## YOUR TASK
Write out exactly the lines below that run from the one containing "make_back()" through the one containing "from collections import namedtuple", both included, with no other lines.

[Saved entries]
========================================

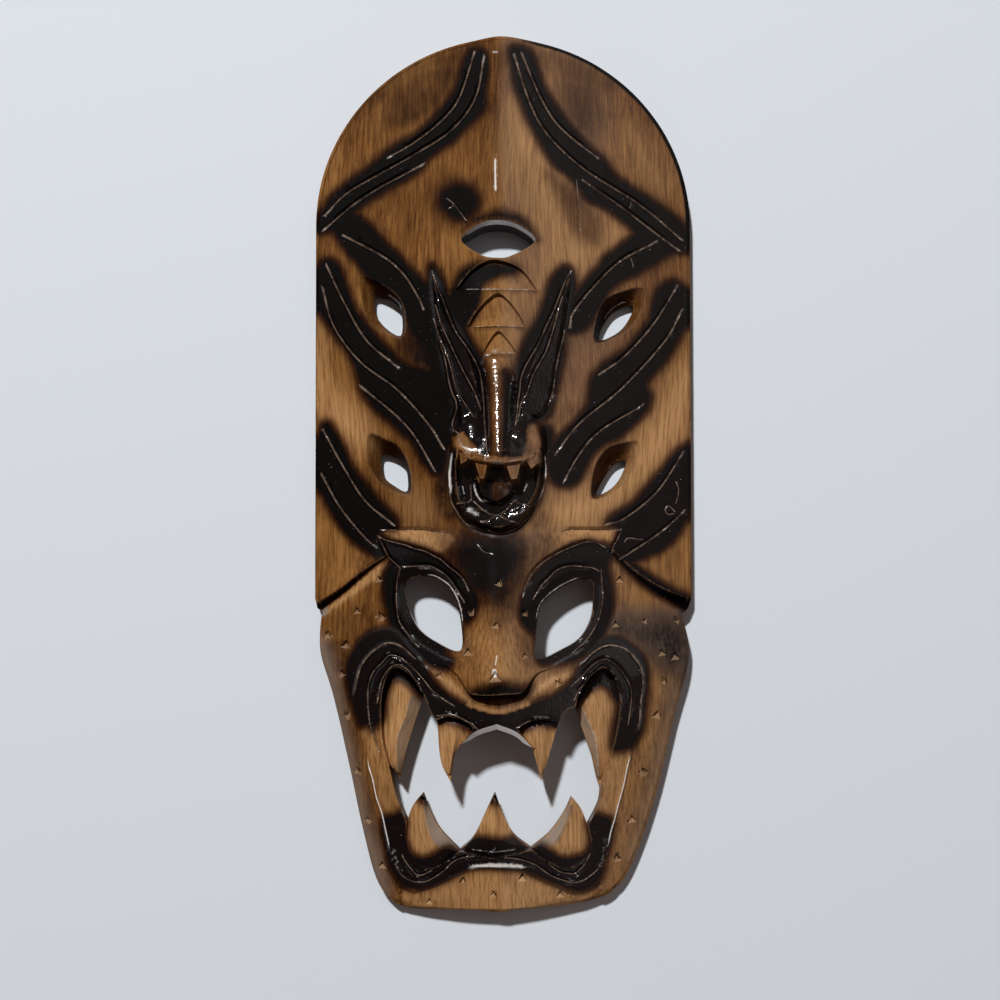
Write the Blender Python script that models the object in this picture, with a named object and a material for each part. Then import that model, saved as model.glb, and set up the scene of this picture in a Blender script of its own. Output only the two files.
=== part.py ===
# A carved wooden wall mask: a tall arched headdress with a dragon's head in relief,
# and a monster's face with an open, fanged mouth below it. It lies on its hollowed back.
# +Z is out of the face, +Y towards the top of the headdress.

import math

import bpy
import numpy as np
from mathutils import Vector
from mathutils.geometry import delaunay_2d_cdt

# Sizes, in metres: heights are above the surface that the mask lies on
height = 0.508
width = 0.220
plateEdge = 0.0115  # the headdress at its sides
plateRidge = 0.0185  # and at its middle ridge
crownPeak = 0.0015  # how far the ridge rises over the arch
rimChamfer = 0.0022
rimChamferDrop = 0.0015
cheekEdge = 0.0125  # the face at its sides
mouthEdge = 0.0115
chinEdge = 0.0100
forehead = 0.0195
noseBridge = 0.0215
cheekTop = 0.0250
noseTip = 0.0410
lipTop = 0.0300  # the face around the foot of the nose
lipArch = 0.0320  # the upper lip, over the mouth
mouthMiddle = 0.0270
lowerLip = 0.0215
chinMiddle = 0.0180
chinTop = 0.0165
snoutTip = 0.0335  # the dragon's nose
snoutMiddle = 0.0268
snoutRoot = 0.0195
dragonBrow = 0.0230
dragonCheek = 0.0285
dragonLip = 0.0300
jawRing = 0.0250
dragonTooth = 0.0280
dragonMouth = 0.0150  # the floor of the dragon's mouth
fangEdge = 0.0150
fangRidge = 0.0195
innerFangEdge = 0.0245
innerFangRidge = 0.0275
lowToothEdge = 0.0155
lowToothRidge = 0.0190
hollowDepth = 0.0110  # the scoop behind the face
hollowRim = 0.0140  # flat wood left around the scoop
hollowSideRun = 0.0380  # run of the scoop's sides, and of its upper end
hollowEndRun = 0.0140

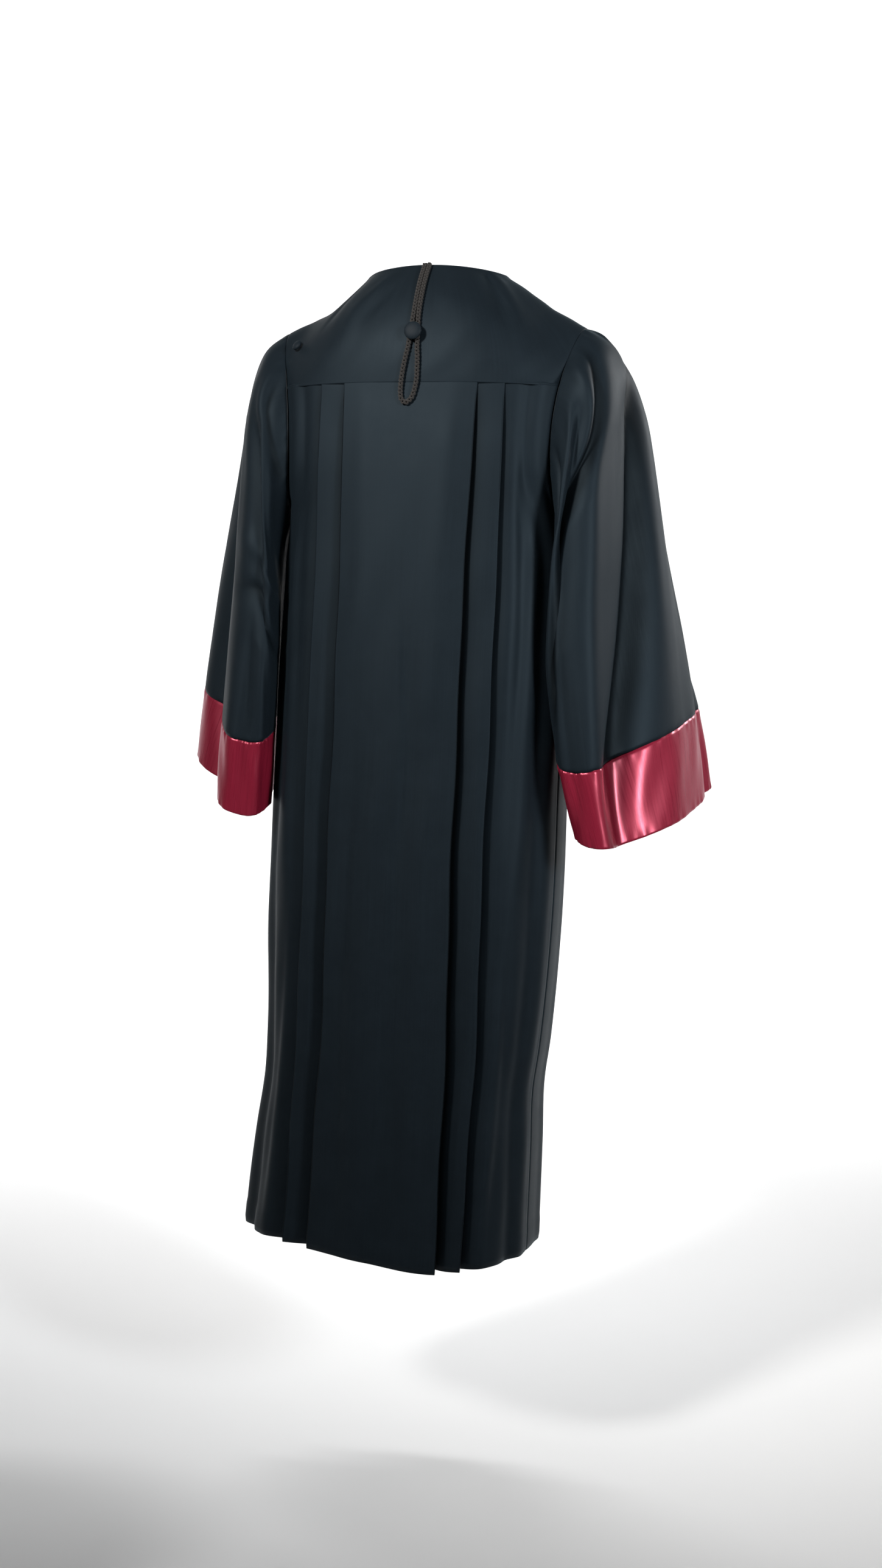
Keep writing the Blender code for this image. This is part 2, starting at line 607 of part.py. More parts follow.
def sleeve_grid(rows, side):
    grid = []
    for along in rows:
        points, angles = sleeve_ring(along, side)
        middle = points.mean(axis=0)
        tangent = np.roll(points, -1, axis=0) - np.roll(points, 1, axis=0)
        ahead, _ = sleeve_ring(min(along + 0.05, len(STATIONS) - 1), side)
        behind, _ = sleeve_ring(max(along - 0.05, 0.0), side)
        normal = np.cross(tangent, ahead - behind)
        normal /= np.linalg.norm(normal, axis=1)[:, None]
        outward = np.sign(((points - middle) * normal).sum())
        points = points + normal * outward * sleeve_fold(angles, along)[:, None]
        if along == 0.0:
            under = np.maximum(-np.sin(angles), 0.0)
            points[:, 0] += SLEEVE_SET_TOP + (SLEEVE_SET_SIDE - SLEEVE_SET_TOP) * np.abs(np.cos(angles))
            points[:, 0] += (SLEEVE_SET_UNDER - SLEEVE_SET_TOP) * under ** 2
        points = keep_off_body(points, along, side)
        points[:, 0] *= side
        grid.append(points)
    return np.array(grid)


def make_sleeve(name, side):
    rows = list(SLEEVE_ROWS)
    rows[-1] -= SEAM_ALONG / 2
    return add_sheet(name, sleeve_grid(rows, side), CLOTH, closed=True, flip=side < 0)


def make_band(name, side):
    rows = list(BAND_ROWS)
    rows[0] += SEAM_ALONG / 2
    return add_sheet(name, sleeve_grid(rows, side), SATIN, closed=True, flip=side < 0)


def back_line(z):
    """Depth of the gown at the centre back at a level, yoke above and pleated back below."""
    z = np.asarray(z, float)
    share = np.clip((NECK_RISE - z) / (NECK_RISE - YOKE_SEAM_Z), 0, 1)
    depth = float(table(SECTIONS, "z", "back", YOKE_SEAM_Z))
    above = NECK_BACK_Y + (depth - NECK_BACK_Y) * (1 - (1 - share) ** (1.0 + YOKE_ROUND_BACK))
    below = table(SECTIONS, "z", "back", z)
    return np.where(z > YOKE_SEAM_Z, above, below)


def add_button(name, radius, thickness, stand, foot, place, normal):
    """Domed, cloth-covered button with a shank: a profile turned about the button's axis."""
    rim = thickness * 0.42
    profile = [(0.0, foot), (SHANK_RADIUS, foot), (SHANK_RADIUS, stand), (radius * 0.86, stand),
               (radius * 0.97, stand + rim * 0.35), (radius, stand + rim)]
    for i in range(1, 5):
        turn = i * math.pi / 8
        profile.append((radius * math.cos(turn), stand + rim + (thickness - rim) * math.sin(turn)))
    profile[-1] = (0.0, stand + thickness)
    mesh = bpy.data.meshes.new(name)
    profile.reverse()
    mesh.from_pydata([(r, 0.0, h) for r, h in profile], [(i, i + 1) for i in range(len(profile) - 1)], [])
    mesh.materials.append(CLOTH)
    item = bpy.data.objects.new(name, mesh)
    GOWN.objects.link(item)
    screw = item.modifiers.new("turn", "SCREW")
    screw.axis = "Z"
    screw.steps = 20
    screw.render_steps = 20
    screw.use_merge_vertices = True
    screw.merge_threshold = 0.00001
    screw.use_smooth_shade = True
    item.location = place
    item.rotation_mode = "QUATERNION"
    item.rotation_quaternion = Vector(normal).to_track_quat("Z", "Y")
    return item


def make_back_button():
    share = (NECK_RISE - BACK_BUTTON_Z) / (NECK_RISE - YOKE_SEAM_Z)
    place, normal = yoke_place(0, share)
    place.x = BACK_BUTTON_X
    stand = WALL / 2 + 4 * SEAM_GAP + 2 * CORD_RADIUS
    return add_button("back_button", BACK_BUTTON_RADIUS, BACK_BUTTON_THICKNESS, stand,
                      WALL / 2 + SEAM_GAP, place, normal)


def make_shoulder_button():
    """On the yoke, just inside the armhole seam, a little behind the shoulder line."""
    place, normal = yoke_place(SHOULDER_BUTTON_COLUMN, SHOULDER_BUTTON_SHARE)
    foot = WALL / 2 + SEAM_GAP
    return add_button("shoulder_button_left", SHOULDER_BUTTON_RADIUS, SHOULDER_BUTTON_THICKNESS,
                      foot + SHOULDER_BUTTON_LIFT, foot, place, normal)


def cord_route():
    """Centre line of the braided loop: down one side, round its end and up the other."""
    half = np.array(CORD_HALF_ROUTE)
    levels = np.concatenate([half[:, 0], [CORD_END_Z], half[::-1, 0]])
    across = np.concatenate([half[:, 1], [0.0], -half[::-1, 1]])
    low = np.clip((BACK_BUTTON_Z - levels) / (BACK_BUTTON_Z - CORD_END_Z), 0, 1)
    across = across + BACK_BUTTON_X + CORD_END_SWAY * low ** 1.5
    points = np.stack([across, back_line(levels), levels], -1)
    slope = (back_line(levels + 0.003) - back_line(levels - 0.003)) / 0.006
    lean = np.hypot(1.0, slope)
    points[:, 1] += CORD_LIFT / lean
    points[:, 2] -= CORD_LIFT * slope / lean
    lengths = np.concatenate([[0], np.cumsum(np.linalg.norm(np.diff(points, axis=0), axis=1))])
    count = int(lengths[-1] / CORD_STEP) + 1
    return smooth_curve(lengths, points, np.linspace(0, lengths[-1], count))


def make_cord():
    curve = bpy.data.curves.new("hood_cord", "CURVE")
    curve.dimensions = "3D"
    curve.bevel_depth = CORD_RADIUS
    curve.bevel_resolution = 2
    curve.use_fill_caps = True
    spline = curve.splines.new("POLY")
    route = cord_route()
    spline.points.add(len(route) - 1)
    for point, place in zip(spline.points, route):
        point.co = (*place, 1.0)
    curve.materials.append(BRAID)
    item = bpy.data.objects.new("hood_cord", curve)
    GOWN.objects.link(item)
    return item


clear_scene()
GOWN = bpy.data.collections.new("graduation_gown")
bpy.context.scene.collection.children.link(GOWN)
CLOTH = make_material("black_cloth", CLOTH_COLOUR, 0.80)
SATIN = make_material("maroon_satin", SATIN_COLOUR, 0.32)
BRAID = make_material("dark_braid", CORD_COLOUR, 0.75)

make_back()
make_yoke()
make_front("front_left", 1)
make_front("front_right", -1)
make_sleeve("sleeve_left", 1)
make_sleeve("sleeve_right", -1)
make_band("cuff_band_left", 1)
make_band("cuff_band_right", -1)
make_back_button()
make_shoulder_button()
make_cord()
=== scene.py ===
"""Graduation gown: the cloth, satin bands, covered buttons and braided loop, with light and camera.

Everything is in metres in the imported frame: +Z up, the gown faces -Y, the wearer's left is +X.
"""

import math
from collections import namedtuple

import bpy
import numpy as np
from bpy.props import FloatProperty, FloatVectorProperty, IntProperty, PointerProperty
from mathutils import Euler, Matrix, Vector


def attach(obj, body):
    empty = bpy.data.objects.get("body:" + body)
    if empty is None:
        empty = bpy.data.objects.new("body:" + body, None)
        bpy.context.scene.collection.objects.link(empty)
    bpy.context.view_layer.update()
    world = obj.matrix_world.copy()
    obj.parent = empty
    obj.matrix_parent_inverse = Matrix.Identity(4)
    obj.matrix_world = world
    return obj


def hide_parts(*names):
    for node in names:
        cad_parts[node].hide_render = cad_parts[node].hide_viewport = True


bl_info = {
    "name": "Graduation gown",
    "version": (1, 0, 0),
    "blender": (4, 5, 0),
    "location": "3D View > Sidebar > Gown",
    "description": "Builds a worn graduation gown with pleated back, bell sleeves and satin bands",
    "category": "Add Mesh",
}

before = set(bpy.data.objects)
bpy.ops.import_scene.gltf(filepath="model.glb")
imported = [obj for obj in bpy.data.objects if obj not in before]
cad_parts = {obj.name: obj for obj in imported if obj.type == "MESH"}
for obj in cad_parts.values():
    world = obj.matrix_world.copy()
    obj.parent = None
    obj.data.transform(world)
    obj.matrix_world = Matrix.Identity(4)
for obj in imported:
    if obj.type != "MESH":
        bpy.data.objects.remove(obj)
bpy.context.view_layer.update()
BODY = "root"

# Levels and edges of the cut
YOKE_SEAM_Z = -0.146
FRONT_SEAM_Z = -0.100
UNDERARM_Z = -0.300
HEM_Z = -1.236
SIDE_SEAM_Y = 0.020
NECK_HALF_WIDTH = 0.088
NECK_BACK_Y = 0.057
NECK_FRONT_Y = 0.0975
NECK_RISE = 0.005
NECK_DROP = 0.150
NECK_DROP_POWER = 1.6
SHOULDER_HOLLOW = 0.38
SHOULDER_HOLLOW_RIGHT = -0.06
SHOULDER_REACH = 0.070
REST_GAP = 0.0055

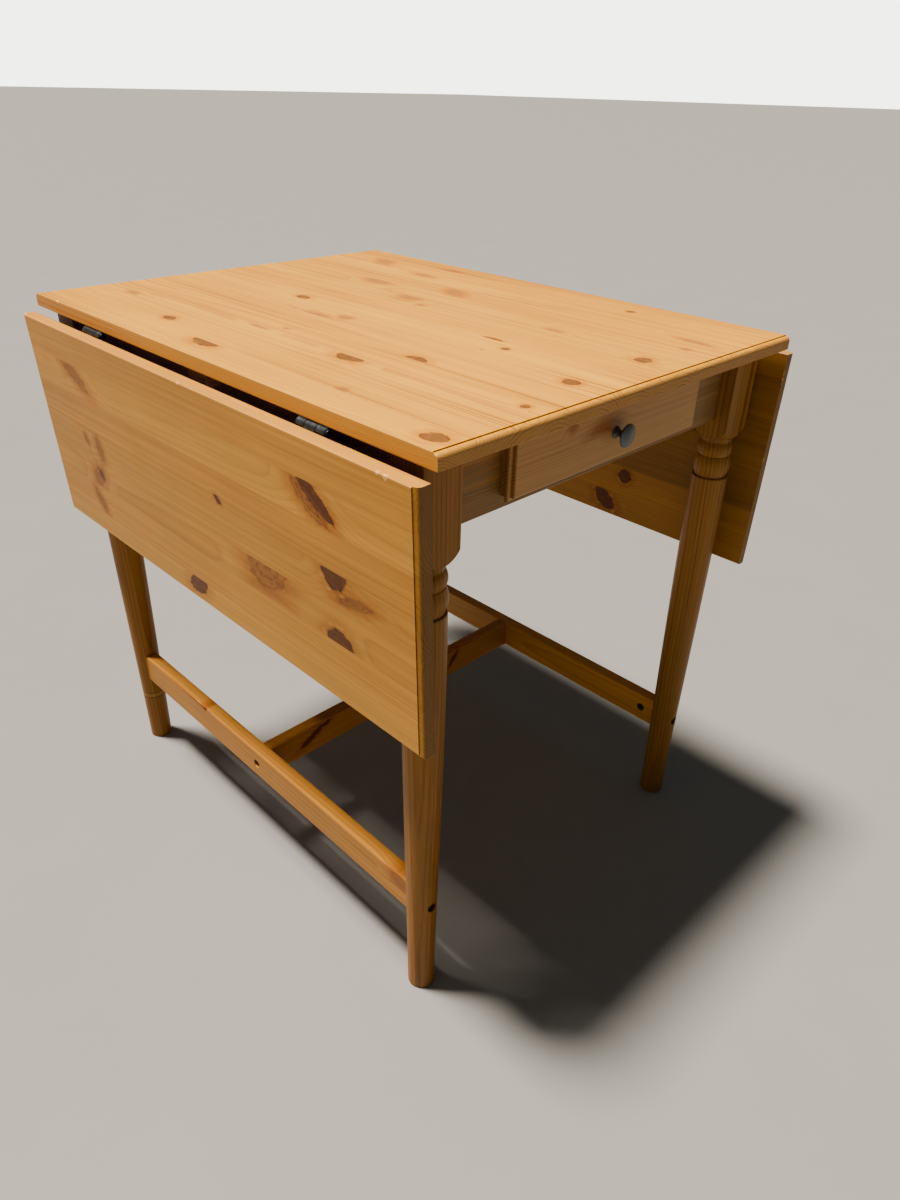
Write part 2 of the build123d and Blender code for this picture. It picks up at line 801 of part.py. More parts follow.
def build_supports():
    """The two pull-out bars, their guides, keepers, stop pins and screws."""
    half = support_width / 2
    guide_start = half + support_play
    guide_end = guide_start + guide_width
    bar_top = underside - support_play
    bar_bottom = bar_top - support_height
    bar = block(support_inner, support_outer, -half, half, bar_bottom, bar_top)
    ends = [e for e in bar.edges() if abs(e.center().X - support_outer) < 0.01]
    bar = fillet(ends, 1.5)
    pin = rod((stop_pin_x, 0, bar_bottom - 12), (0, 0, 1), stop_pin_radius, 28.0)
    bar = bar - rod((stop_pin_x, 0, bar_bottom - 12), (0, 0, 1), stop_pin_radius + 0.02, 28.1)
    save("right_support_bar", bar)
    save("left_support_bar", mirror(bar, Plane.YZ))
    save("support_stop_pins", [pin, mirror(pin, Plane.YZ)])

    guide_middle = (guide_start + guide_end) / 2
    guide_spots = [((x, guide_middle, guide_bottom), (0, 0, 1)) for x in (-150.0, 0.0, 150.0)]
    guide_screws, guide_holes = fit_screws(guide_spots, *guide_screw)
    guide = block(-apron_inner_x, apron_inner_x, guide_start, guide_end, guide_bottom, underside)
    guide = cut(guide, guide_holes)

    keeper_bottom = guide_bottom - keeper_thickness
    keeper_middle = (keeper_inner + keeper_outer) / 2
    keeper_spots = [((keeper_middle, side * guide_middle, keeper_bottom), (0, 0, 1)) for side in (1, -1)]
    keeper_screws, keeper_holes = fit_screws(keeper_spots, *keeper_screw)
    keeper = block(keeper_inner, keeper_outer, -guide_end, guide_end, keeper_bottom, guide_bottom)
    keeper = cut(keeper, keeper_holes)
    for hole in keeper_holes[:1]:
        guide = guide - hole - mirror(hole, Plane.YZ)
    save("rear_support_guide", guide)
    save("front_support_guide", mirror(guide, Plane.XZ))
    save("support_guide_screws", guide_screws + [mirror(one, Plane.XZ) for one in guide_screws])
    save("right_support_keeper", keeper)
    save("left_support_keeper", mirror(keeper, Plane.YZ))
    save("support_keeper_screws", keeper_screws + [mirror(one, Plane.YZ) for one in keeper_screws])
    return guide_holes + [mirror(one, Plane.XZ) for one in guide_holes]


def build_runners():
    """The two L-shaped rails that the drawer slides on, and the screws into the top."""
    web_inner = drawer_half + runner_guide_play
    web_outer = web_inner + runner_web
    ledge_top = drawer_box_bottom - runner_play
    screw_x = web_inner + runner_web / 2
    runner_rear = drawer_rear_y - 2.0
    web = block(web_inner, web_outer, -apron_inner_y, runner_rear, runner_bottom, underside)
    ledge = block(
        web_inner - runner_ledge, web_inner, -apron_inner_y, runner_rear, runner_bottom, ledge_top
    )
    runner = web + ledge
    sunk = underside - runner_screw_sink
    spots = [((screw_x, y, sunk), (0, 0, 1)) for y in runner_screw_y]
    screws, holes = fit_screws(spots, *runner_screw)
    runner = cut(runner, holes)
    mouth = sunk - runner_bottom + 1
    for y in runner_screw_y:
        runner = runner - rod((screw_x, y, runner_bottom - 1), (0, 0, 1), runner_counterbore, mouth)
    shift = Pos(drawer_x, 0, 0)
    save("right_drawer_runner", shift * runner)
    save("left_drawer_runner", shift * mirror(runner, Plane.YZ))
    placed = [shift * one for one in screws] + [shift * mirror(one, Plane.YZ) for one in screws]
    save("drawer_runner_screws", placed)
    return [shift * one for one in holes] + [shift * mirror(one, Plane.YZ) for one in holes]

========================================

## CORRECT ANSWER
make_back()
make_yoke()
make_front("front_left", 1)
make_front("front_right", -1)
make_sleeve("sleeve_left", 1)
make_sleeve("sleeve_right", -1)
make_band("cuff_band_left", 1)
make_band("cuff_band_right", -1)
make_back_button()
make_shoulder_button()
make_cord()
=== scene.py ===
"""Graduation gown: the cloth, satin bands, covered buttons and braided loop, with light and camera.

Everything is in metres in the imported frame: +Z up, the gown faces -Y, the wearer's left is +X.
"""

import math
from collections import namedtuple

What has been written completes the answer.